Deutsche's Ryan, on the other hand, prefers a more unusual shape: the square root symbol recovery. "A reversed square root symbol whereby the tail is below the start and gradually upward sloping," he describes. It seems we've hit an inflection point at last, but the GDP contraction in the first and second quarters is going to be massive, and it will take several years for output to recover, he suggests. In fact, Deutsche Bank is estimating the unemployment rate likely won't drop to pre-pandemic levels of around 4% until 2023, says Ryan.

One bright spot? The massive (and quick) fiscal and monetary response from the government. But while that "forceful response right off the bat in this crisis sets you up to have a more robust rebound as we come out the other side of this, it’s still going to take time," Ryan suggests. And if the biggest threat of all (the reemergence of the virus causing a second shutdown) hits, there’s going to need to be more stimulus to bridge a second liquidity gap—something that might be more challenging to pass quickly as the election approaches, he says.

Whether that recovery looks more like a sharp square root symbol or not, "at the end of the day, it’s about job creation and bringing people back to work as quickly as possible. That is really going to determine the pace of this recovery," Ryan tells Fortune.

Others like Moody's Zandi are more blunt: "A V-shaped recovery is out of the question. That’s not happening," he says, as the virus is doing "meaningful structural damage to the economy." Instead, he's seeing a Nike swoosh shape, or a check mark. As businesses ramp up in the coming months, it might feel like a V-shaped recovery, he says, "but on the other side of the reopenings, the economy is going to go sideways until we get a vaccine or therapy that’s widely distributed and adopted."

While the economy has "turned the corner," Zandi predicts employment won't fully recover until mid-decade. If a significant second wave of the virus hits, Zandi believes that could be "fodder for a depression" in the economy's current fragile state. But even without a second wave, new fiscal rescue stimulus will be important to staving off a second recession, he says. And as we start to see bankruptcies, defaults, and foreclosures, how big that wave is will "determine a lot about the shape of the recovery," Zandi argues. But barring a second wave and the failure of policymakers to put another fiscal package together, Zandi thinks we'll "avoid going back into a recession." In the meantime, we'll see job growth in the next few months, and there will be "fits and starts" of recovery, he says.

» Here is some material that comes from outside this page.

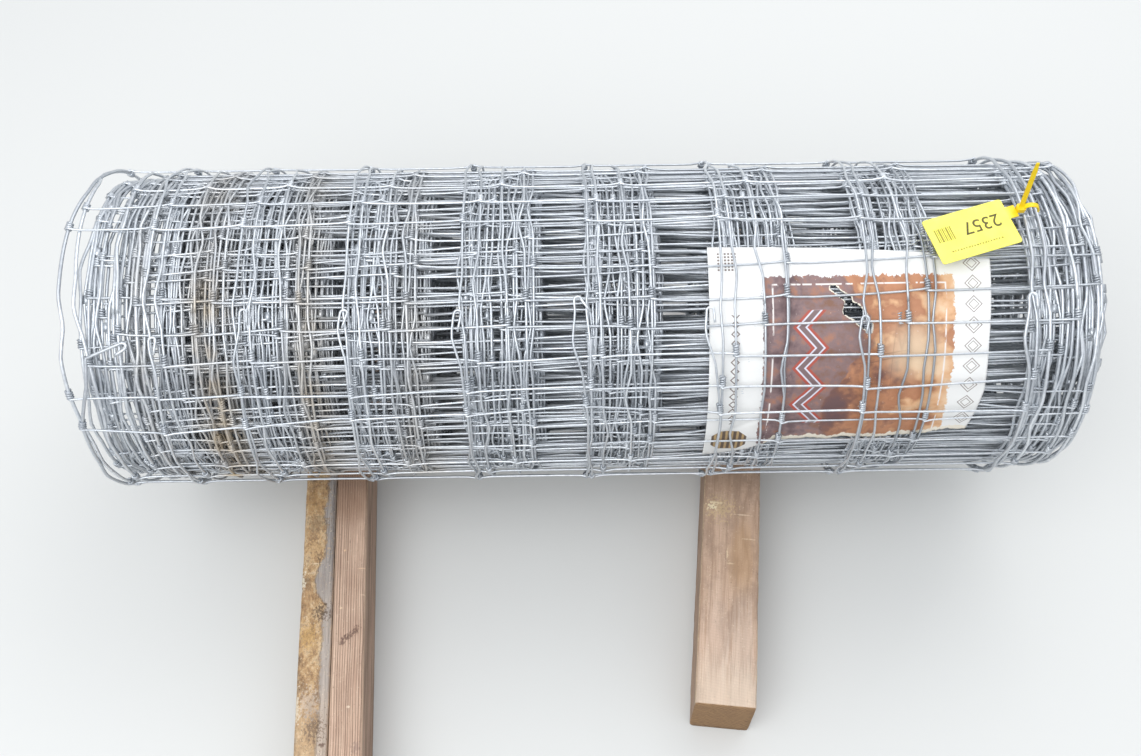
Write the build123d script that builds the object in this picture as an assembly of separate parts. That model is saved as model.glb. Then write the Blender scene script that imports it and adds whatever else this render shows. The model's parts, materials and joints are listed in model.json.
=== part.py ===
# A roll of woven wire field fence, lying on its side across three timber bearers.
# All lengths are millimetres. The roll's axis runs along X, its front is towards -Y,
# and the bearers stand on the floor at Z = 0.
from build123d import *
from math import degrees, sqrt
import os

inch = 25.4

# The fence: graduated gaps between its line wires, from the close-meshed edge to the wide one
wire_gaps = [inch * gap for gap in (3, 3.5, 4, 4.5, 5, 5.5, 6, 7)]

# The roll. Each turn lies a little further along X than the one wound over it, so every line
# wire makes a band of turns, and the outer turns stand out past the inner ones at one end.
roll_radius = 187
bore_radius = 45
band_width = 84
band_shoulder = 4
band_relief = 4
shortest_relief = 8
stray_turn = 26
dish_radius_step = 14
lip_thickness = 6

# The turns as they show on the ends
end_ridges = 10
ridge_depth = 5

# The paper label, held under the outer turns. Angles rise from the front of the roll to its top.
label_start = 643
label_width = 294
label_low_angle = -7
label_high_angle = 82
label_thickness = 0.4
label_cover = 16
label_clearance = 0.2
label_margin = 3

# The plastic lot tag, moulded in one piece with the strap that ties it to the fence
tag_length = 90
tag_width = 54
tag_thickness = 1.2
tag_corner = 3
tag_middle = 917
tag_angle = 82.5
tag_turn = 17
neck_width = 14
neck_length = 10
neck_offset = 9
head_length = 9
head_width = 8
head_height = 6
head_corner = 1.5
strap_width = 5
strap_thickness = 1.4
loop_radius = 10
tail_length = 62
tail_taper = 12
tail_tip_width = 3
tail_lean = 14
tag_clearance = 0.3

# The bearers: a pair of planed boards on edge, side by side, and one sawn timber
bearer_height = 89
board_thickness = 38
board_length = 914
board_gap = 0.6
board_edge_radius = 3
pair_start = 161
pair_turn = 3
pair_front = 530
timber_width = 70
timber_length = 800
timber_edge = 1.5
timber_middle = 715
timber_turn = -6.5
timber_front = 405
bearer_clearance = 0.1

# Worked out from the sizes above
wire_places = [sum(wire_gaps[:count]) for count in range(len(wire_gaps) + 1)]
fence_height = wire_places[-1]
axis_height = bearer_height + bearer_clearance + roll_radius
inner_radius = roll_radius - dish_radius_step
left_face = band_width
right_face = fence_height + band_width


# One end of the winding, from its outer radius in to the bore, as ridges side by side.
# The ridges are raised towards the outside, which is along -X or +X.
def end_ridge_points(face, outer_radius, outside):
    steps = 2 * end_ridges
    return [
        (
            face - outside * ridge_depth * (step % 2),
            outer_radius + (bore_radius - outer_radius) * step / steps,
        )
        for step in range(steps + 1)
    ]


# The outside of the roll: a raised band for each line wire, and shallow reliefs between
# the bands, where only the stay wires run.
def band_points():
    points = [(-stray_turn, roll_radius)]
    for place, next_place in zip(wire_places, wire_places[1:]):
        relief_start = place + band_width
        relief_end = next_place
        if relief_end - relief_start > shortest_relief + 2 * band_shoulder:
            points += [
                (relief_start, roll_radius),
                (relief_start + band_shoulder, roll_radius - band_relief),
                (relief_end - band_shoulder, roll_radius - band_relief),
                (relief_end, roll_radius),
            ]
    return points + [(fence_height + band_shoulder, roll_radius)]


# A piece of a ring round X: from one radius to another, between two angles
def ring_sector(start, width, inner, outer, low_angle, high_angle):
    section = Pos(start + width / 2, (inner + outer) / 2) * Rectangle(width, outer - inner)
    return revolve(Rot(X=180 - high_angle) * section, Axis.X, high_angle - low_angle)


def make_mesh_roll():
    lip = inner_radius - lip_thickness
    left_end = end_ridge_points(left_face, lip, -1)
    right_end = end_ridge_points(right_face, inner_radius, 1)
    outline = (
        left_end[::-1]
        + [(-stray_turn, roll_radius - lip_thickness)]
        + band_points()
        + right_end
    )
    winding = revolve(make_face(Polyline(*outline, close=True)), Axis.X)
    margin_angle = degrees(label_margin / roll_radius)
    pocket = ring_sector(
        label_start - label_margin,
        label_width + 2 * label_margin,
        roll_radius - label_cover - label_thickness - label_clearance,
        roll_radius + label_cover,
        label_low_angle - margin_angle,
        label_high_angle + margin_angle,
    )
    return winding - pocket


def make_paper_label():
    outer = roll_radius - label_cover
    return ring_sector(
        label_start, label_width, outer - label_thickness, outer, label_low_angle, label_high_angle
    )


# The strap's loop goes over a line wire, so it is an arch whose two legs end at the roll.
# The head stands on the arch's near leg, and the tail goes up out of the head.
def make_tag_strap(leg_length):
    ring = Circle(loop_radius) - Circle(loop_radius - strap_thickness)
    arch = ring & Pos(0, loop_radius / 2) * Rectangle(2 * loop_radius, loop_radius)
    leg = Rectangle(strap_thickness, leg_length)
    for side in (-1, 1):
        arch += Pos(side * (loop_radius - strap_thickness / 2), -leg_length / 2) * leg
    loop = extrude(Pos(loop_radius, 0, 0) * Rot(X=90) * arch, strap_width / 2, both=True)
    head = Box(head_length, head_width, head_height)
    head = Pos(0, 0, head_height / 2) * fillet(head.edges().filter_by(Axis.Z), head_corner)
    taper_start = tail_length - tail_taper
    tail_outline = Polyline(
        (-strap_width / 2, 0),
        (strap_width / 2, 0),
        (strap_width / 2, taper_start),
        (tail_tip_width / 2, tail_length),
        (-tail_tip_width / 2, tail_length),
        (-strap_width / 2, taper_start),
        close=True,
    )
    tail = extrude(Rot(X=90) * make_face(tail_outline), strap_thickness / 2, both=True)
    return loop + head + Pos(0, 0, head_height / 2) * Rot(X=-tail_lean) * tail


# The tag lies flat on the roll along its middle. Its strap stands beside that line, where
# the round of the roll falls away below the flat tag, so the legs reach down to the roll.
def make_lot_tag():
    plate = RectangleRounded(tag_length, tag_width, tag_corner)
    neck = Pos((tag_length + neck_length) / 2 - tag_corner, neck_offset) * Rectangle(
        neck_length + 2 * tag_corner, neck_width
    )
    flat = extrude(plate + neck, tag_thickness)
    strap_place = Rot(Z=tag_turn) * Pos((tag_length + head_length) / 2 + neck_length, neck_offset)
    strap_edge = strap_place.position.Y - strap_width / 2
    leg_length = roll_radius - sqrt(roll_radius**2 - strap_edge**2)
    strap = Pos(strap_place.position) * make_tag_strap(leg_length)
    tag = Rot(Z=tag_turn) * flat + strap
    return Rot(X=90 - tag_angle) * Pos(tag_middle, 0, roll_radius + tag_clearance) * tag


# A bearer lies along Y under the roll and is turned about the point under the roll's axis.
def place_bearer(bearer, length, middle, turn, front):
    return Pos(middle, 0) * Rot(Z=turn) * Pos(0, length / 2 - front, bearer_height / 2) * bearer


def make_board(side):
    board = Box(board_thickness, board_length, bearer_height)
    board = fillet(board.edges().filter_by(Axis.Y), board_edge_radius)
    beside = side * (board_thickness + board_gap) / 2
    pair_middle = pair_start + board_thickness + board_gap / 2
    return place_bearer(Pos(beside) * board, board_length, pair_middle, pair_turn, pair_front)


def make_timber():
    timber = Box(timber_width, timber_length, bearer_height)
    timber = chamfer(timber.edges().filter_by(Axis.Y), timber_edge)
    return place_bearer(timber, timber_length, timber_middle, timber_turn, timber_front)


lift = Pos(0, 0, axis_height)
pieces = {
    "mesh_roll": lift * make_mesh_roll(),
    "paper_label": lift * make_paper_label(),
    "lot_tag": lift * make_lot_tag(),
    "bearer_board_outer": make_board(-1),
    "bearer_board_inner": make_board(1),
    "bearer_timber": make_timber(),
}

# The origin is on the floor, under the middle of the whole
boxes = [piece.bounding_box() for piece in pieces.values()]
middle_x = (min(box.min.X for box in boxes) + max(box.max.X for box in boxes)) / 2
middle_y = (min(box.min.Y for box in boxes) + max(box.max.Y for box in boxes)) / 2
centring = Pos(-middle_x, -middle_y)

os.makedirs("parts", exist_ok=True)
for name, piece in pieces.items():
    export_step(centring * piece, f"parts/{name}.step")

print("The bore's axis is at Y", round(-middle_y, 3), "and Z", round(axis_height, 3))
print("The edge line wire of the outermost turn is at X", round(-middle_x, 3))
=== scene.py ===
# The looks of a roll of woven wire field fence on its bearers: the wound mesh wire by wire, the
# paper label under its outer turns, the plastic lot tag, and the weathered wood that it lies on.
from functools import partial, reduce
import json
import math
import bpy
import numpy as np
from mathutils import Matrix, Vector


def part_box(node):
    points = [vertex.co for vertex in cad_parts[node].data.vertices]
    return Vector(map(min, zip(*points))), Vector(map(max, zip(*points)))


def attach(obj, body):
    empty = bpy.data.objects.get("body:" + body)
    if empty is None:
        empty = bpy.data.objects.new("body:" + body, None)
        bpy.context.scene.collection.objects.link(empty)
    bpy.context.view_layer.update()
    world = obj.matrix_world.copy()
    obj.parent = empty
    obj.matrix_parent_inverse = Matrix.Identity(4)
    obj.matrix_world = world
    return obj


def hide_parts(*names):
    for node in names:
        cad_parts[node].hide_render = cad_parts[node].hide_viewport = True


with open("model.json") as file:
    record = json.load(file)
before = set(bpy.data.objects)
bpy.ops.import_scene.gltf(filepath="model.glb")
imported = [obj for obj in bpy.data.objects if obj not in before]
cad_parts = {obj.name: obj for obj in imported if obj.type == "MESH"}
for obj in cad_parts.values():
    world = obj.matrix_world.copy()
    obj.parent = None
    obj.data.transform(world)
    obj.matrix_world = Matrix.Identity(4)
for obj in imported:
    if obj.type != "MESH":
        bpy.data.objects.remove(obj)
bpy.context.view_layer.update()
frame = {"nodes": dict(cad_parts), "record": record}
print("The frame is in, with", len(frame["nodes"]), "nodes")

millimetre = 0.001
inch = 0.0254

# Where the roll lies, read from the frame
rollLow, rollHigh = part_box("mesh_roll")
bore = {mount["name"]: mount for mount in frame["record"]["mounts"]}["roll_bore"]
axisY, axisZ = bore["pos_m"][1:]
rollRadius = (rollHigh.z - rollLow.z) / 2
boreRadius = bore["dims"]["r_mm"] * millimetre


# A colour as the eye sees it, turned to the linear values that shaders work in
def linear(hexColour):
    parts = [int(hexColour[i:i + 2], 16) / 255 for i in (1, 3, 5)]
    curved = [part / 12.92 if part <= 0.04045 else ((part + 0.055) / 1.055) ** 2.4 for part in parts]
    return (*curved, 1.0)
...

That's more along the lines of how Allianz's El-Erian sees recovery. He thinks of it more as a check mark or a pendulum: Things started out in a normal state, then "violently swung" to the lockdown stage. "We are trying to find a middle way, and we’re not going to get there immediately. We’re going to oscillate around some midway of these two things," he suggests. The good news is that the reopening thus far hasn't resulted in massive spikes in infection, he says. But the challenge is we're also seeing "there are difficulties in reopening when it comes to consumer engagement and operational issues on the business side," El-Erian notes, as concerns around health will be central in people's willingness to engage. While the progress of the reopening thus far is encouraging, "it's early days," he says.

But playing the letters game or not, economists like Zandi encourage caution: "The metaphor is a hurricane: You get nailed by the hurricane. You go into the eye, [and] if you don't have radar, you think, 'Oh, I’m okay, the worst is over. I survived. A lot of damage, but I can rebuild.' But if you have radar, you know there’s the other side of the hurricane coming. Maybe not as powerful as the original, but maybe it is," he says. "We don’t know."